Exercise directions.
Using the data beneath this instruction, retype only the lines from the one that contains "rivet_drill = make_rivet_drill()" down to the one that contains "before = set(bpy.data.objects)", both included, exactly as they appear.

· · · ·

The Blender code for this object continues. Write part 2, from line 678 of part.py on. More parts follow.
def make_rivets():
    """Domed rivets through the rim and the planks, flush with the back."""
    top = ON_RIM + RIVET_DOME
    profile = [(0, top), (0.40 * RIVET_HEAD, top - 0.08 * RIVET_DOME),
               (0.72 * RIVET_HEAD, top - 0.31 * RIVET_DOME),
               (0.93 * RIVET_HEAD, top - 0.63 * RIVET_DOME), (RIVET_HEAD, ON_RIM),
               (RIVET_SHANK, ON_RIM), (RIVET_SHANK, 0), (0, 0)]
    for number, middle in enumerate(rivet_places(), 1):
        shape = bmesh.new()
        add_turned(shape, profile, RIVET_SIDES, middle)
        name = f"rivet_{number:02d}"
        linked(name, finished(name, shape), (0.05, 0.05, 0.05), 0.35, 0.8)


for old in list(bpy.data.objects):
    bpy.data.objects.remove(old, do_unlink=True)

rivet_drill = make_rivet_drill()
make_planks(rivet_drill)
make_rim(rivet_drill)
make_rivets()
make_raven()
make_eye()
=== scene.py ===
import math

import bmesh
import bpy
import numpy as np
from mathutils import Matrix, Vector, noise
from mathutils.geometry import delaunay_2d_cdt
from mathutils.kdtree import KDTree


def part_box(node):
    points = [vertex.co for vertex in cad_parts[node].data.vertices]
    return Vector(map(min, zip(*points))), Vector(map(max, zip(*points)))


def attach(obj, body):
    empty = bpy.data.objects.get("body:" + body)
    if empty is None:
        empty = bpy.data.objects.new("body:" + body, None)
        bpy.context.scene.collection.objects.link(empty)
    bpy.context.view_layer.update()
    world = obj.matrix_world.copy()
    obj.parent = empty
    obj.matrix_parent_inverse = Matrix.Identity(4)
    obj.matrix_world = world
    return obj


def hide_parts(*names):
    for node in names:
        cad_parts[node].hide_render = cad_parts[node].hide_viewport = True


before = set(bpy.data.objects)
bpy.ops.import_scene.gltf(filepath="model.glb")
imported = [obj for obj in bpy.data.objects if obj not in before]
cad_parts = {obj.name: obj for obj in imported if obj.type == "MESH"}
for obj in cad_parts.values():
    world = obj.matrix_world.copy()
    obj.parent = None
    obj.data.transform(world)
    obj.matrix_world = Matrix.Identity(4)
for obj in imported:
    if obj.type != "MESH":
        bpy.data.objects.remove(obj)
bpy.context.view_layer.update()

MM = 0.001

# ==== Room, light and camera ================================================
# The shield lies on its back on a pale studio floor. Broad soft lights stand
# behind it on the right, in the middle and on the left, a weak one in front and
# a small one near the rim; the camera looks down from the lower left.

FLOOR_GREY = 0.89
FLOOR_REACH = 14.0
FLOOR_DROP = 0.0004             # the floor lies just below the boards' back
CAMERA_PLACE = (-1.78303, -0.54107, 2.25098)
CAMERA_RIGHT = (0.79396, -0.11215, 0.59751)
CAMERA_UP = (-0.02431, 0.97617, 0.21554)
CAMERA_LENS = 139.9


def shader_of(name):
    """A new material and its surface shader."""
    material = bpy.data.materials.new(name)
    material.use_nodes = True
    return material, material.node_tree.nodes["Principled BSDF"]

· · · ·

The output.
rivet_drill = make_rivet_drill()
make_planks(rivet_drill)
make_rim(rivet_drill)
make_rivets()
make_raven()
make_eye()
=== scene.py ===
import math

import bmesh
import bpy
import numpy as np
from mathutils import Matrix, Vector, noise
from mathutils.geometry import delaunay_2d_cdt
from mathutils.kdtree import KDTree


def part_box(node):
    points = [vertex.co for vertex in cad_parts[node].data.vertices]
    return Vector(map(min, zip(*points))), Vector(map(max, zip(*points)))


def attach(obj, body):
    empty = bpy.data.objects.get("body:" + body)
    if empty is None:
        empty = bpy.data.objects.new("body:" + body, None)
        bpy.context.scene.collection.objects.link(empty)
    bpy.context.view_layer.update()
    world = obj.matrix_world.copy()
    obj.parent = empty
    obj.matrix_parent_inverse = Matrix.Identity(4)
    obj.matrix_world = world
    return obj


def hide_parts(*names):
    for node in names:
        cad_parts[node].hide_render = cad_parts[node].hide_viewport = True


before = set(bpy.data.objects)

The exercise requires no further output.